▶ _EXERCISE DIRECTIONS_: Everything from the line containing "Reconstruct the object" through the line containing "bushing_edge_rounding = 0.2" must be quoted exactly; everything else is left out.

━━━━━ EXCERPTED DATA ━━━━━

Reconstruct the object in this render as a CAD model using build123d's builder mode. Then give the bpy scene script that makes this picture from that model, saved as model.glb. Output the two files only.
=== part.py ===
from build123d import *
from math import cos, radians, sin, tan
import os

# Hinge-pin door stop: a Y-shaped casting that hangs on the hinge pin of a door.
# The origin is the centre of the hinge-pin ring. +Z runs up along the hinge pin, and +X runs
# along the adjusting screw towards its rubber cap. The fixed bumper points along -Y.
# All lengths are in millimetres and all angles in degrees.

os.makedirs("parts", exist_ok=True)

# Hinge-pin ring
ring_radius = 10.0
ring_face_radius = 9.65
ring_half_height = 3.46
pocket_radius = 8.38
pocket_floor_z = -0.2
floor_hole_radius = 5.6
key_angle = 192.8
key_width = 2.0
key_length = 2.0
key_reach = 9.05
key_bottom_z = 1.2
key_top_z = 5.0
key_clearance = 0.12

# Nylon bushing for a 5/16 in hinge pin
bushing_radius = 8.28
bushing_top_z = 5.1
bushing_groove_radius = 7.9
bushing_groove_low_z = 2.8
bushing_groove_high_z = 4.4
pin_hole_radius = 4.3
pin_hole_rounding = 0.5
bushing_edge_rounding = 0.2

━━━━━
━━━━━ EXCERPTED DATA ━━━━━

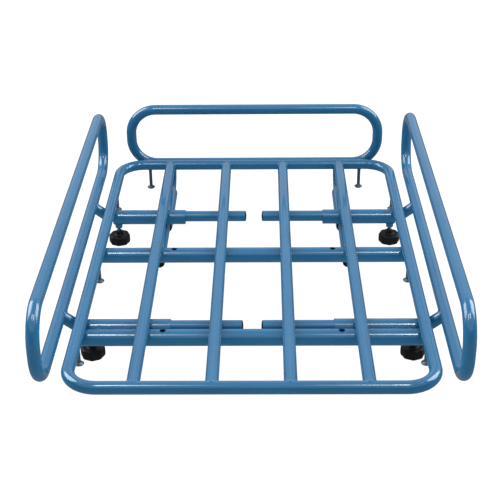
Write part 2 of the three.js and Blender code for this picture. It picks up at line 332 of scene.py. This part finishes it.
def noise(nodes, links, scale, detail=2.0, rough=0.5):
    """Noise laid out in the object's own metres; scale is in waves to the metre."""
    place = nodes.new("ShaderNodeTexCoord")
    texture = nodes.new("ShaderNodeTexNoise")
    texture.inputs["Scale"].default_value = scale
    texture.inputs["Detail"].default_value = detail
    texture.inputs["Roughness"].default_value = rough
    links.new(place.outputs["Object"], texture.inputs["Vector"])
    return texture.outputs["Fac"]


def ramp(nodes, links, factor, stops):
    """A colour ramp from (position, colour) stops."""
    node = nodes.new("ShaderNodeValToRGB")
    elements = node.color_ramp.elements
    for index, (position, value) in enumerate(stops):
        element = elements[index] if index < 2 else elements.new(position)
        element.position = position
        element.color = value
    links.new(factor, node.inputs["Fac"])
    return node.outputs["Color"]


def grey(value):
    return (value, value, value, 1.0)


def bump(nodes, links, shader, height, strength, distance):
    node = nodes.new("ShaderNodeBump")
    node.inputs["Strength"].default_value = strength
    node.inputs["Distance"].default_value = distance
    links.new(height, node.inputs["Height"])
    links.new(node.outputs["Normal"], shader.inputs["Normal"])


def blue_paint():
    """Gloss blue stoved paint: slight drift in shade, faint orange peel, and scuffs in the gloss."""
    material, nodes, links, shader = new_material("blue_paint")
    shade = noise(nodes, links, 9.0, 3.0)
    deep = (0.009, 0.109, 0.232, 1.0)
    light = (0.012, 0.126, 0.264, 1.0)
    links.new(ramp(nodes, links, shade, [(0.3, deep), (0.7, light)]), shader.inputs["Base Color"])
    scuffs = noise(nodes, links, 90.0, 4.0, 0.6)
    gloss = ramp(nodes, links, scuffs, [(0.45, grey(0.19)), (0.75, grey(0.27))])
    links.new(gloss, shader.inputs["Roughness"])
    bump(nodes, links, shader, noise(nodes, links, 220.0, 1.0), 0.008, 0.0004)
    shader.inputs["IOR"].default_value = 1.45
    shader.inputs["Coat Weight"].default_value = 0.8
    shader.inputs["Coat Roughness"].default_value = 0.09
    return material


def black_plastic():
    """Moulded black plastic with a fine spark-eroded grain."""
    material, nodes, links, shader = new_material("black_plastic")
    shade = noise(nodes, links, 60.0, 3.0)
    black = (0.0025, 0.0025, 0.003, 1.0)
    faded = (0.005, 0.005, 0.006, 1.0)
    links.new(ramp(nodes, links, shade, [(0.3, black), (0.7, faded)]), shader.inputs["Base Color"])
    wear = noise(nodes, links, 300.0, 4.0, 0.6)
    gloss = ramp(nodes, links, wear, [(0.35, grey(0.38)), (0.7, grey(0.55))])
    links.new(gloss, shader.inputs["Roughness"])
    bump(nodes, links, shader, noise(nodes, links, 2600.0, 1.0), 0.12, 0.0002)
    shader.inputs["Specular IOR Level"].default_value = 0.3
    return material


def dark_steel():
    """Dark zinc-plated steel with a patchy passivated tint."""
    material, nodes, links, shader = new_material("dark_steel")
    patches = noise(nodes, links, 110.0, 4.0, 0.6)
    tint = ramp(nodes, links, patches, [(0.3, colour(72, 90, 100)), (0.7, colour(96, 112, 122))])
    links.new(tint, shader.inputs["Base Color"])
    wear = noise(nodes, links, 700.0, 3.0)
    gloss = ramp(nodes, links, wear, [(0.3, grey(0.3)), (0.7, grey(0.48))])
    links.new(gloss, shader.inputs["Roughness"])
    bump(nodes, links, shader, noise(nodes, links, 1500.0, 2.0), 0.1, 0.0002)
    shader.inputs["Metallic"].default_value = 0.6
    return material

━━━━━
━━━━━ EXCERPTED DATA ━━━━━

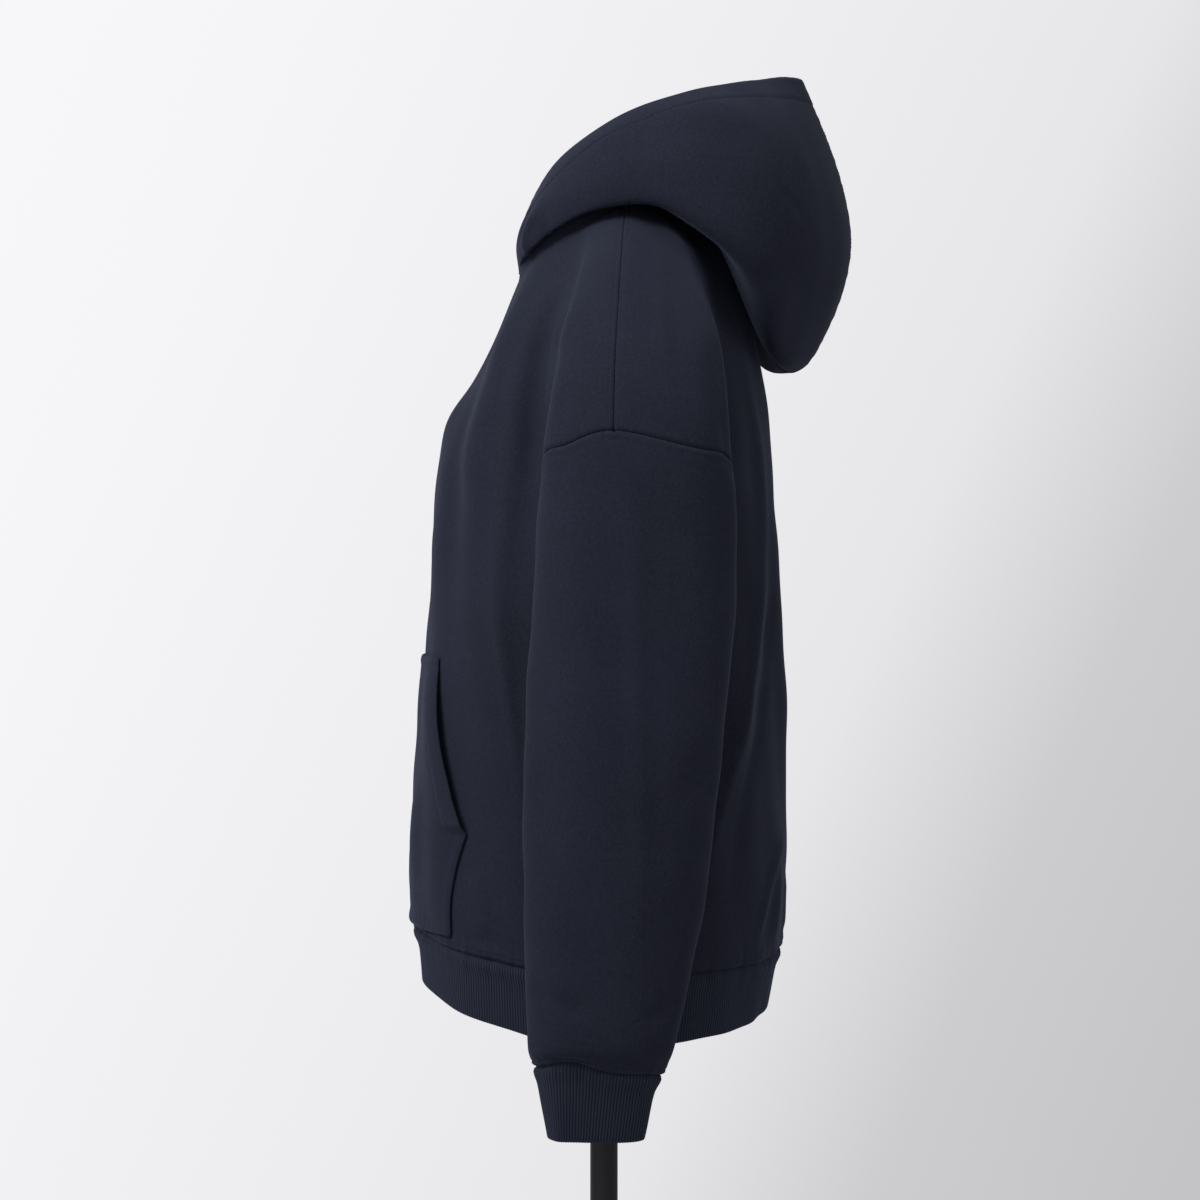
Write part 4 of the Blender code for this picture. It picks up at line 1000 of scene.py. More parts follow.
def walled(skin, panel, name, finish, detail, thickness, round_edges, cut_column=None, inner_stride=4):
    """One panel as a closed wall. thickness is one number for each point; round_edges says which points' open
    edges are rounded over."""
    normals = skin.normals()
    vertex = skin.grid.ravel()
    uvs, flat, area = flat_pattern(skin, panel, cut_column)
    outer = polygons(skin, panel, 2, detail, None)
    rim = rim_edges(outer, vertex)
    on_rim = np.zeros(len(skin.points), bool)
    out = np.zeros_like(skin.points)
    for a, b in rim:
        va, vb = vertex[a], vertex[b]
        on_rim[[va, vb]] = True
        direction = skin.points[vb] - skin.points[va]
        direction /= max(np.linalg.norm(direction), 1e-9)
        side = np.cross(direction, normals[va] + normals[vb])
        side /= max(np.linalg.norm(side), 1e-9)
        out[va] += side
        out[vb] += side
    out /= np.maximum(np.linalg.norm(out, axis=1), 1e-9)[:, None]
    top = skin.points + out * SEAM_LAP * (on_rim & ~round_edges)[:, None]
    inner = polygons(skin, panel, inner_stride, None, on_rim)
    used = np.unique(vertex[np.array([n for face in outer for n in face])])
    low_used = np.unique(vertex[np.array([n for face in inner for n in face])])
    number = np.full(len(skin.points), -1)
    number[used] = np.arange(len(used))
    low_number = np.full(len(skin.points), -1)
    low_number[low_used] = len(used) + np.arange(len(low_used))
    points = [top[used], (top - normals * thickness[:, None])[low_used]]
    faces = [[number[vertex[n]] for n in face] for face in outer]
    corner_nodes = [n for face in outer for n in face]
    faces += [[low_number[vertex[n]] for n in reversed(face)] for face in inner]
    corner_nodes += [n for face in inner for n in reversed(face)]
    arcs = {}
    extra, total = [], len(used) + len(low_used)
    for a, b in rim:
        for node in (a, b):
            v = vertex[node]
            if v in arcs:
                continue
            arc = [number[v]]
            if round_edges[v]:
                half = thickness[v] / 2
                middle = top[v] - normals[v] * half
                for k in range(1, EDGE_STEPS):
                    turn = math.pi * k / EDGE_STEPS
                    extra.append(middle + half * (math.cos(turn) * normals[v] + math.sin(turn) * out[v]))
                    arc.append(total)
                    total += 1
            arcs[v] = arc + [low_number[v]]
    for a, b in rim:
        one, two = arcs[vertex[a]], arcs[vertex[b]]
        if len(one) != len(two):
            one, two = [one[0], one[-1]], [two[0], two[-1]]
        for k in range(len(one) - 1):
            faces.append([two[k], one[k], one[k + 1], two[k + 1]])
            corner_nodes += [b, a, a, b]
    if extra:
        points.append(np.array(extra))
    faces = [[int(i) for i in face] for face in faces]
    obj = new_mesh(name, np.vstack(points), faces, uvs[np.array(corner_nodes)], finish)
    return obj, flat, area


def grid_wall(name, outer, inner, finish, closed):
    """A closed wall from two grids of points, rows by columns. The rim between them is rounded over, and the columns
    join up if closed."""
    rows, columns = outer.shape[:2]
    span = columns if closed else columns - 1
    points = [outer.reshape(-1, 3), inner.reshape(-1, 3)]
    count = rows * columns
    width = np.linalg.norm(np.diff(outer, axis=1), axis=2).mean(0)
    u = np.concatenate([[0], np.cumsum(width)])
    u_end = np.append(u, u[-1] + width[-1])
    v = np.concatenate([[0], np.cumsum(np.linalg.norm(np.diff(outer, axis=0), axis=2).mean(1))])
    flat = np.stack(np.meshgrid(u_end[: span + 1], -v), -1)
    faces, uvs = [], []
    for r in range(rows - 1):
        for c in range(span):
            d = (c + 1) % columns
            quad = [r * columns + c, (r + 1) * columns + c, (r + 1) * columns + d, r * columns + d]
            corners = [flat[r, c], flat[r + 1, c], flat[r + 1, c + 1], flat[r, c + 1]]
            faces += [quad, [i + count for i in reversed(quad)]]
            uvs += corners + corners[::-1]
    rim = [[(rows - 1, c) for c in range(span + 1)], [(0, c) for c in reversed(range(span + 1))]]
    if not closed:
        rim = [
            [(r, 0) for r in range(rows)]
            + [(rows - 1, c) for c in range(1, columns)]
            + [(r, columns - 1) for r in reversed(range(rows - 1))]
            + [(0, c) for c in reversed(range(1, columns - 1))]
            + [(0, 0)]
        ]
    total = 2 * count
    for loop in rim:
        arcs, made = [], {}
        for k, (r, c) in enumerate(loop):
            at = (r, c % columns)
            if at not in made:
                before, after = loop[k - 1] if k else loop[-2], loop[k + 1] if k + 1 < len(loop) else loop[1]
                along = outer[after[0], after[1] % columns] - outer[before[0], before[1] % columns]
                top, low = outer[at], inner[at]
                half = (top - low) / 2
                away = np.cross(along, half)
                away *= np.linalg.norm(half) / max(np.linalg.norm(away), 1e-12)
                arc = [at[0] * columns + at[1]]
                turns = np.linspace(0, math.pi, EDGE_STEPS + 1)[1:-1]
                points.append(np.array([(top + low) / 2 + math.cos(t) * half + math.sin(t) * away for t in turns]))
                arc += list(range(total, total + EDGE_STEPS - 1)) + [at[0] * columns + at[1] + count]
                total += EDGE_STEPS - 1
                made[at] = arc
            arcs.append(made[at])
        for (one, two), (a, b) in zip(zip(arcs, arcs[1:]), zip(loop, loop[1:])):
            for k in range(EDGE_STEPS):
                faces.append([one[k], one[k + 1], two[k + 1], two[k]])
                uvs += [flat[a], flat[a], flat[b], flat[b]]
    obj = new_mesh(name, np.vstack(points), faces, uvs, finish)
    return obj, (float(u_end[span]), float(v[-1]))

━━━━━

▶ _WRITTEN RESPONSE_:
Reconstruct the object in this render as a CAD model using build123d's builder mode. Then give the bpy scene script that makes this picture from that model, saved as model.glb. Output the two files only.
=== part.py ===
from build123d import *
from math import cos, radians, sin, tan
import os

# Hinge-pin door stop: a Y-shaped casting that hangs on the hinge pin of a door.
# The origin is the centre of the hinge-pin ring. +Z runs up along the hinge pin, and +X runs
# along the adjusting screw towards its rubber cap. The fixed bumper points along -Y.
# All lengths are in millimetres and all angles in degrees.

os.makedirs("parts", exist_ok=True)

# Hinge-pin ring
ring_radius = 10.0
ring_face_radius = 9.65
ring_half_height = 3.46
pocket_radius = 8.38
pocket_floor_z = -0.2
floor_hole_radius = 5.6
key_angle = 192.8
key_width = 2.0
key_length = 2.0
key_reach = 9.05
key_bottom_z = 1.2
key_top_z = 5.0
key_clearance = 0.12

# Nylon bushing for a 5/16 in hinge pin
bushing_radius = 8.28
bushing_top_z = 5.1
bushing_groove_radius = 7.9
bushing_groove_low_z = 2.8
bushing_groove_high_z = 4.4
pin_hole_radius = 4.3
pin_hole_rounding = 0.5
bushing_edge_rounding = 0.2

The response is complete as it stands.